* **TASK**: Find every line of the listing below where "between" appears, and copy it.
%%
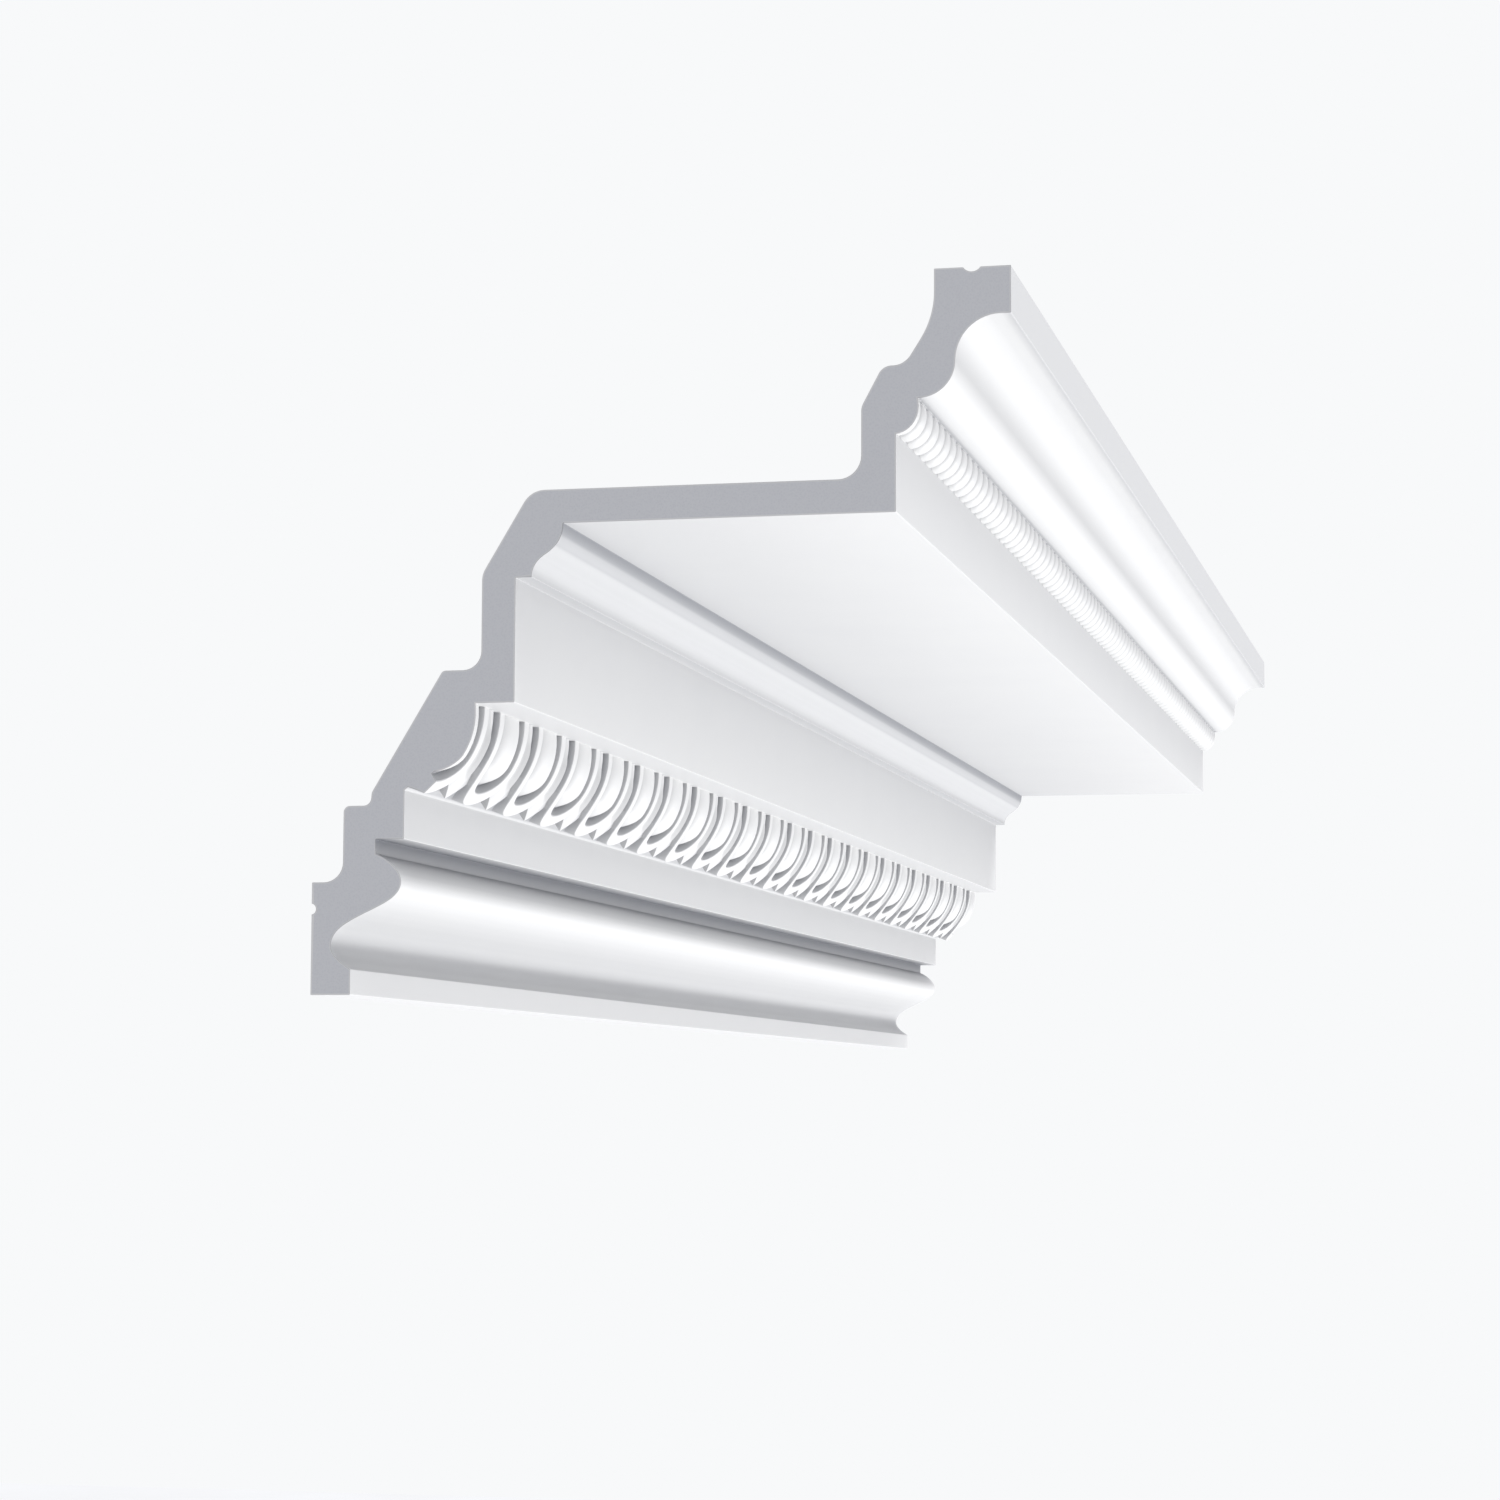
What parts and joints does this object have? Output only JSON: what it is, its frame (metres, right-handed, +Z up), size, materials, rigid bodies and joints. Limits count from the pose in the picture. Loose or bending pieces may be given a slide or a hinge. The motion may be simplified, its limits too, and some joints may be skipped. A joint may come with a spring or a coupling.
{
  "type": "cornice moulding length",
  "caption": "Straight length of ceiling cornice with egg-and-dart band, bead row, fascias and a hollow back, cut square at both ends.",
  "frame": {"origin": "wall face, halfway along the length, 14 mm above the bottom edge", "axes": "+X along the length, +Y into the wall, +Z up to the ceiling"},
  "size_m": [1.1, 0.244, 0.244],
  "materials": {
    "white_primer": "smooth matt white factory primer on rigid foam; bare foam shows on the two cut ends"
  },
  "bodies": {
    "root": {"cornice_length": "white_primer"}
  },
  "joints": []
}
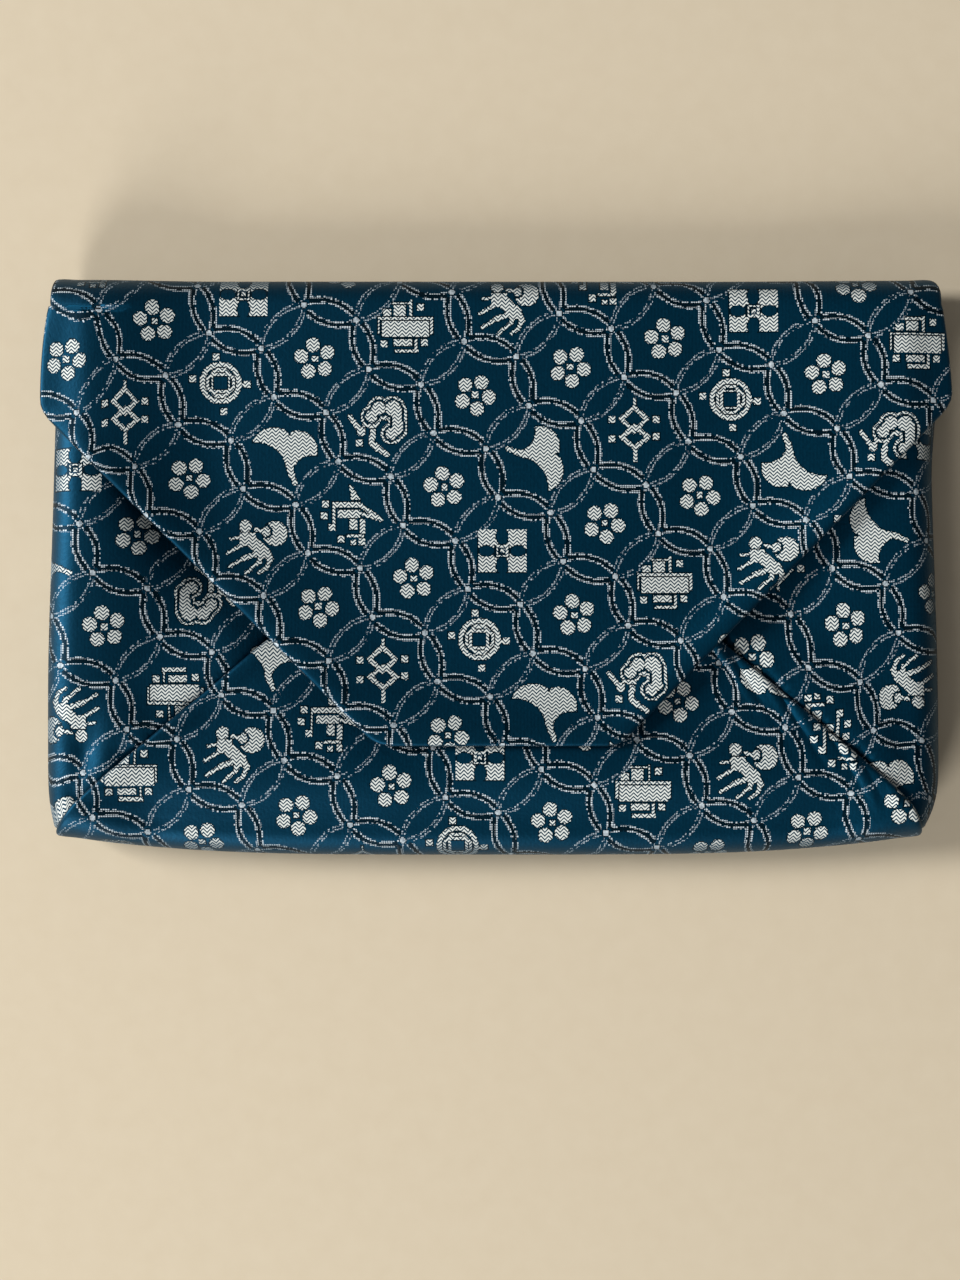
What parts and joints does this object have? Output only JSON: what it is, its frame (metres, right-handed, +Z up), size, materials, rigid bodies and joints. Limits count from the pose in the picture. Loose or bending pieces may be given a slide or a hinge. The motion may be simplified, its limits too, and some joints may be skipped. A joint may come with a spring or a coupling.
{
  "type": "teaware pouch",
  "caption": "Flat envelope pouch of lined brocade, lying on its back, with side and bottom panels folded over the front, slanting corner seams and a long flap with a cut-off tip.",
  "frame": {"origin": "under the middle of the pouch, on the surface that its back panel lies on", "axes": "+X across the pouch, +Y towards the top fold, +Z up through its thickness, from the back panel to the flap"},
  "size_m": [0.2366, 0.1514, 0.0192],
  "materials": {
    "brocade": "satin woven brocade, deep teal navy with a cream woven ring pattern"
  },
  "bodies": {
    "root": {"pouch_cloth": "brocade"}
  },
  "joints": []
}
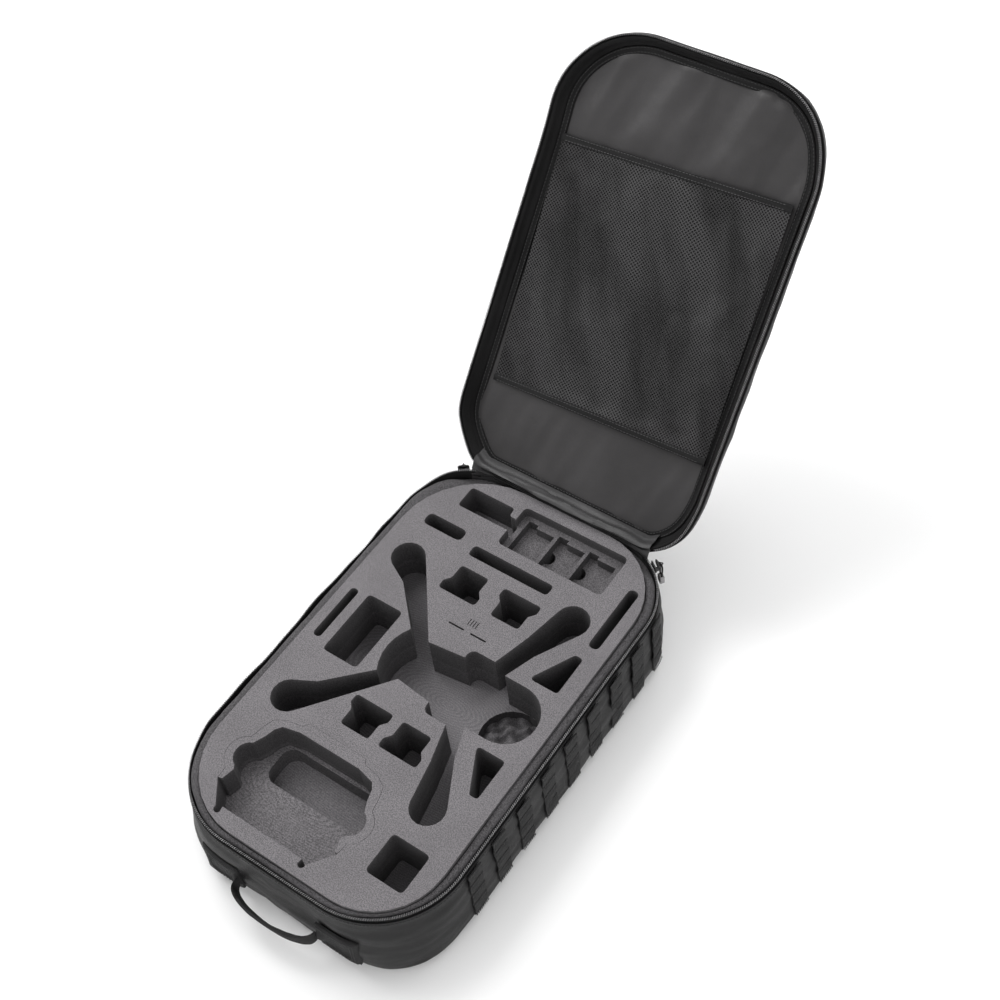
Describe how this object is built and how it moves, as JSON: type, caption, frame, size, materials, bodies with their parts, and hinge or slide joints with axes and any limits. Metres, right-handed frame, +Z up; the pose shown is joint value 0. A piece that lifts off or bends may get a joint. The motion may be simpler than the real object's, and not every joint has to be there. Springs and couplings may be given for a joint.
{
  "type": "drone carrying case",
  "caption": "Open soft-sided zipped backpack case with a padded lid, mesh pocket and fitted foam insert with a drone-shaped cavity.",
  "frame": {"origin": "on the floor under the middle of the base's flat underside", "axes": "+Z up; +Y towards the hinge end with the open lid; +X towards the side with the webbing strips"},
  "size_m": [0.3833, 1.0251, 0.6084],
  "materials": {
    "coated_fabric": "coated weave, charcoal",
    "lining_fabric": "smooth coated lining",
    "grey_foam": "closed-cell foam, cut faces",
    "dark_foam": "foam",
    "stiffener_board": "plain",
    "zip_tape": "woven tape",
    "zip_coil": "satin nylon",
    "pocket_mesh": "knitted mesh",
    "webbing": "woven webbing",
    "slider_metal": "dark coated",
    "pull_end": "moulded"
  },
  "bodies": {
    "base": {"base_shell": "coated_fabric", "base_panel_board": "stiffener_board", "base_side_padding": "dark_foam", "base_rim_padding": "dark_foam", "base_zip_coil": "zip_coil", "base_zip_tape": "zip_tape", "hinge_gusset": "lining_fabric", "foam_far_block": "grey_foam", "foam_upper_block": "grey_foam", "foam_left_block": "grey_foam", "foam_lower_block": "grey_foam", "foam_right_far_block": "grey_foam", "foam_right_near_block": "grey_foam", "foam_corner_block": "grey_foam", "foam_near_block": "grey_foam", "foam_base_layer": "grey_foam", "egg_crate_pad": "dark_foam", "handle_patch_left": "webbing", "handle_patch_right": "webbing", "webbing_strip_1": "webbing", "webbing_strip_2": "webbing", "webbing_strip_3": "webbing", "webbing_strip_4": "webbing", "webbing_strip_5": "webbing", "webbing_strip_6": "webbing", "webbing_strip_7": "webbing", "webbing_strip_8": "webbing", "webbing_strip_9": "webbing"},
    "lid": {"lid_shell": "coated_fabric", "lid_stiffener": "stiffener_board", "lid_panel_foam": "dark_foam", "lid_wall_foam": "dark_foam", "lid_lining": "lining_fabric", "lid_facing": "zip_tape", "lid_binding": "zip_tape", "lid_zip_coil": "zip_coil", "lid_zip_tape": "zip_tape", "pocket_side_strip_left": "zip_tape", "pocket_side_strip_right": "zip_tape", "pocket_bottom_binding": "zip_tape", "pocket_mesh": "pocket_mesh", "pocket_top_binding": "zip_tape"},
    "remote_frame": {"remote_ring_frame": "grey_foam"},
    "handle": {"carry_handle": "webbing"},
    "slider_left": {"zip_slider_left": "slider_metal"},
    "slider_right": {"zip_slider_right": "slider_metal"},
    "pull_left": {"pull_cord_left": "zip_tape", "pull_end_left": "pull_end"},
    "pull_right": {"pull_cord_right": "zip_tape", "pull_end_right": "pull_end"}
  },
  "joints": [
    {"name": "lid_hinge", "type": "hinge", "parent": "base", "child": "lid", "pos_m": [0, 0.295, 0.1356], "axis": [-1, 0, 0], "range_deg": [-128.7, 0]},
    {"name": "remote_frame_lift", "type": "slide", "parent": "base", "child": "remote_frame", "axis": [0, 0, 1], "range_m": [0, 0.05]},
    {"name": "handle_swing", "type": "hinge", "parent": "base", "child": "handle", "pos_m": [0, -0.3125, 0.043], "axis": [-1, 0, 0], "range_deg": [-75, 75], "stiffness_Nm_per_rad": 0.15},
    {"name": "slider_left_run", "type": "hinge", "parent": "base", "child": "slider_left", "pos_m": [-0.0905, 0.2045, 0.127], "axis": [0, 0, 1], "range_deg": [0, 50]},
    {"name": "slider_right_run", "type": "hinge", "parent": "base", "child": "slider_right", "pos_m": [0.0905, 0.2045, 0.127], "axis": [0, 0, -1], "range_deg": [0, 50]},
    {"name": "pull_left_swing", "type": "hinge", "parent": "slider_left", "child": "pull_left", "pos_m": [-0.15527, 0.29365, 0.128], "axis": [0.809, 0.5878, 0], "range_deg": [0, 100]},
    {"name": "pull_right_swing", "type": "hinge", "parent": "slider_right", "child": "pull_right", "pos_m": [0.15527, 0.29365, 0.128], "axis": [0.809, -0.5878, 0], "range_deg": [0, 100]}
  ]
}
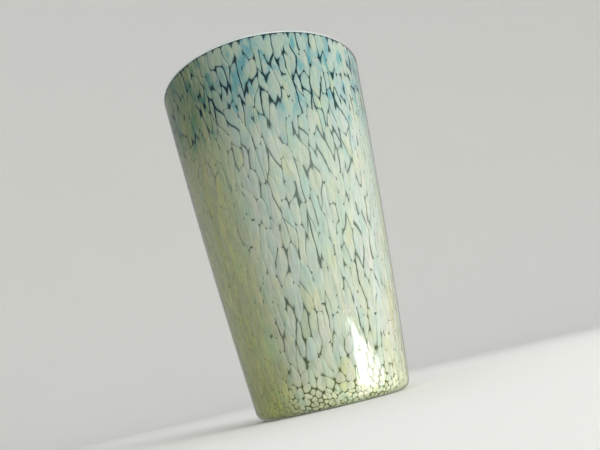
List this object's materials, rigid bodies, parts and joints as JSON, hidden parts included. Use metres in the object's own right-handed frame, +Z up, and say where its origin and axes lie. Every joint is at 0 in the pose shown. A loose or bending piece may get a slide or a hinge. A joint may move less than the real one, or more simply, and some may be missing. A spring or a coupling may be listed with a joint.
{
  "type": "vase",
  "caption": "Hand blown tapered beaker vase of cased glass, with stretched spots of coloured frit sealed between two clear gathers, a rounded heel and a thick foot.",
  "frame": {"origin": "centre of the foot, on the surface that the vase stands on", "axes": "+Z up along the vase's own axis, towards the mouth; the vase is round, so +X and +Y are free"},
  "size_m": [0.1578, 0.1578, 0.25],
  "materials": {
    "casing_glass": "clear glass, fire polished, slightly wavy",
    "gather_glass": "deep sea green transparent glass, fire polished inside",
    "punty_glass": "clear glass, ground and polished to a shallow dish",
    "opal_cream_frit": "opaque opal glass frit, streaked",
    "sea_green_frit": "opal glass frit, sea green",
    "sky_blue_frit": "opal glass frit, sky blue",
    "lavender_frit": "opal glass frit, grey lavender",
    "pale_yellow_frit": "opal glass frit, pale yellow green",
    "amber_frit": "opal glass frit, olive amber"
  },
  "bodies": {
    "root": {"outer_casing": "casing_glass", "first_gather": "gather_glass", "punty_glass": "punty_glass", "frit_opal_cream": "opal_cream_frit", "frit_sea_green": "sea_green_frit", "frit_sky_blue": "sky_blue_frit", "frit_lavender": "lavender_frit", "frit_pale_yellow": "pale_yellow_frit", "frit_amber": "amber_frit"}
  },
  "joints": []
}
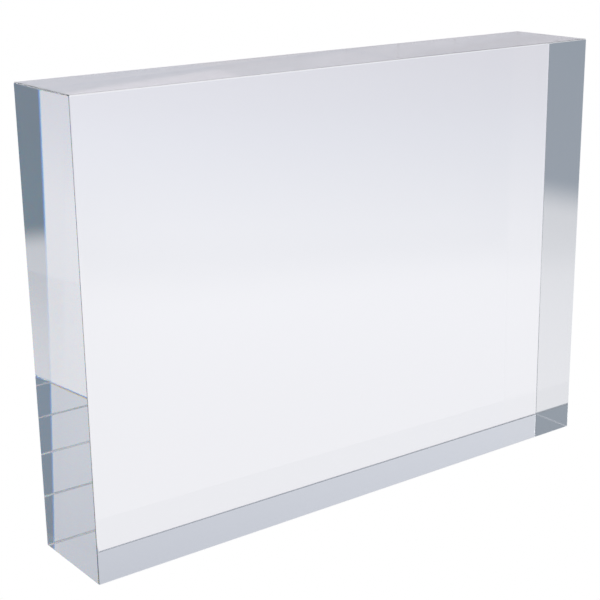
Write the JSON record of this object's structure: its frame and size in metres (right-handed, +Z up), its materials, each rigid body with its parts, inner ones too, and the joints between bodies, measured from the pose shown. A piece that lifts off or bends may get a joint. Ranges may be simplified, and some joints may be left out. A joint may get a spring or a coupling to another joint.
{
  "type": "acrylic block frame",
  "caption": "Free-standing solid block of clear acrylic with polished faces and finely rounded edges, backed by a clear film that holds a photo print.",
  "frame": {"origin": "middle of the footprint, on the table", "axes": "+X along the width, +Y from the front face to the back face, +Z up"},
  "size_m": [0.18, 0.03, 0.13],
  "materials": {
    "clear_acrylic": "polished clear cast acrylic",
    "clear_film": "clear double-sided mounting film, smooth"
  },
  "bodies": {
    "root": {"acrylic_block": "clear_acrylic", "mounting_film": "clear_film"}
  },
  "joints": []
}
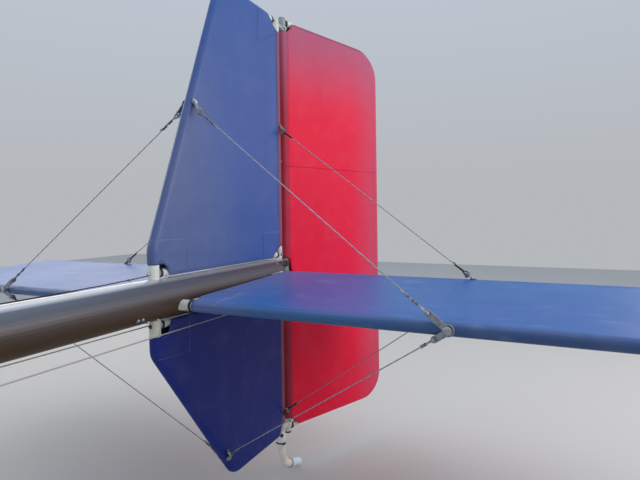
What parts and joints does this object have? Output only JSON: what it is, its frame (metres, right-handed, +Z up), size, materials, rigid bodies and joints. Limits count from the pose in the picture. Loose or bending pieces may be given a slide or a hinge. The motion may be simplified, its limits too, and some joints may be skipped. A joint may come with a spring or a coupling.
{
  "type": "ultralight aircraft tail unit",
  "caption": "Wire-braced tail unit of an ultralight aircraft: tail boom, cloth-covered fins, hinged rudder, stabilisers, hinged elevators and tail skid.",
  "frame": {"origin": "middle of the front face of the spigot that joins the tail boom to the forward boom", "axes": "+X forward along the boom, +Y to port, +Z up"},
  "size_m": [1.6796, 2.37, 1.6845],
  "materials": {
    "boom_tube": "dark grey satin anodised aluminium tube",
    "end_cap": "black moulded cap",
    "navy_cloth": "navy polyester sailcloth, slight sheen",
    "blue_cloth": "blue polyester sailcloth, slight sheen",
    "red_cloth": "red polyester sailcloth, slight sheen",
    "stay_steel": "stranded stainless wire and sheet fittings",
    "pale_plastic": "weathered white plastic",
    "frame_tube": "dull aluminium tube"
  },
  "bodies": {
    "tail_frame": {"boom": "boom_tube", "boom_end_cap": "end_cap", "boom_joint_spigot": "frame_tube", "elevator_hinge_middle_port": "pale_plastic", "elevator_hinge_middle_starboard": "pale_plastic", "elevator_hinge_root_port": "pale_plastic", "elevator_hinge_root_starboard": "pale_plastic", "elevator_hinge_tip_port": "pale_plastic", "elevator_hinge_tip_starboard": "pale_plastic", "leading_edge_socket_port": "pale_plastic", "leading_edge_socket_starboard": "pale_plastic", "rudder_hinge_boom": "pale_plastic", "rudder_hinge_bottom": "pale_plastic", "rudder_hinge_top": "pale_plastic", "skid_pipe": "pale_plastic", "skid_shoe": "frame_tube", "stabiliser_cover_port": "blue_cloth", "stabiliser_cover_starboard": "blue_cloth", "stabiliser_rear_spar": "frame_tube", "stay_lower_front_port": "stay_steel", "stay_lower_front_starboard": "stay_steel", "stay_lower_rear_port": "stay_steel", "stay_lower_rear_starboard": "stay_steel", "stay_tang_front_port": "stay_steel", "stay_tang_front_starboard": "stay_steel", "stay_tang_lower_front": "stay_steel", "stay_tang_lower_rear": "stay_steel", "stay_tang_rear_port": "stay_steel", "stay_tang_rear_starboard": "stay_steel", "stay_tang_upper_front": "stay_steel", "stay_tang_upper_rear": "stay_steel", "stay_upper_front_port": "stay_steel", "stay_upper_front_starboard": "stay_steel", "stay_upper_rear_port": "stay_steel", "stay_upper_rear_starboard": "stay_steel", "upper_fin_cover": "navy_cloth", "upper_fin_foot": "frame_tube", "upper_fin_post": "frame_tube", "upper_fin_root_tube": "frame_tube", "ventral_fin_cover": "navy_cloth", "ventral_fin_foot": "frame_tube", "ventral_fin_post": "frame_tube", "ventral_fin_root_tube": "frame_tube"},
    "rudder": {"rudder_bottom_tube_end": "pale_plastic", "rudder_cover": "red_cloth", "rudder_horn": "frame_tube", "rudder_top_tube_end": "pale_plastic", "rudder_tube": "frame_tube"},
    "elevators": {"elevator_cover_port": "blue_cloth", "elevator_cover_starboard": "blue_cloth", "elevator_horn": "frame_tube", "elevator_tube": "frame_tube"}
  },
  "joints": [
    {"name": "rudder_hinge", "type": "hinge", "parent": "tail_frame", "child": "rudder", "pos_m": [-1.2, 0, 0], "axis": [0, 0, 1], "range_deg": [-7.5, 52.5]},
    {"name": "elevator_hinge", "type": "hinge", "parent": "tail_frame", "child": "elevators", "pos_m": [-1.132, 0, -0.01], "axis": [0, 1, 0], "range_deg": [0, 50]}
  ]
}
%%
* **SOLUTION BELOW**:
  "caption": "Hand blown tapered beaker vase of cased glass, with stretched spots of coloured frit sealed between two clear gathers, a rounded heel and a thick foot.",
Write the JSON record of this object's structure: its frame and size in metres (right-handed, +Z up), its materials, each rigid body with its parts, inner ones too, and the joints between bodies, measured from the pose shown. A piece that lifts off or bends may get a joint. Ranges may be simplified, and some joints may be left out. A joint may get a spring or a coupling to another joint.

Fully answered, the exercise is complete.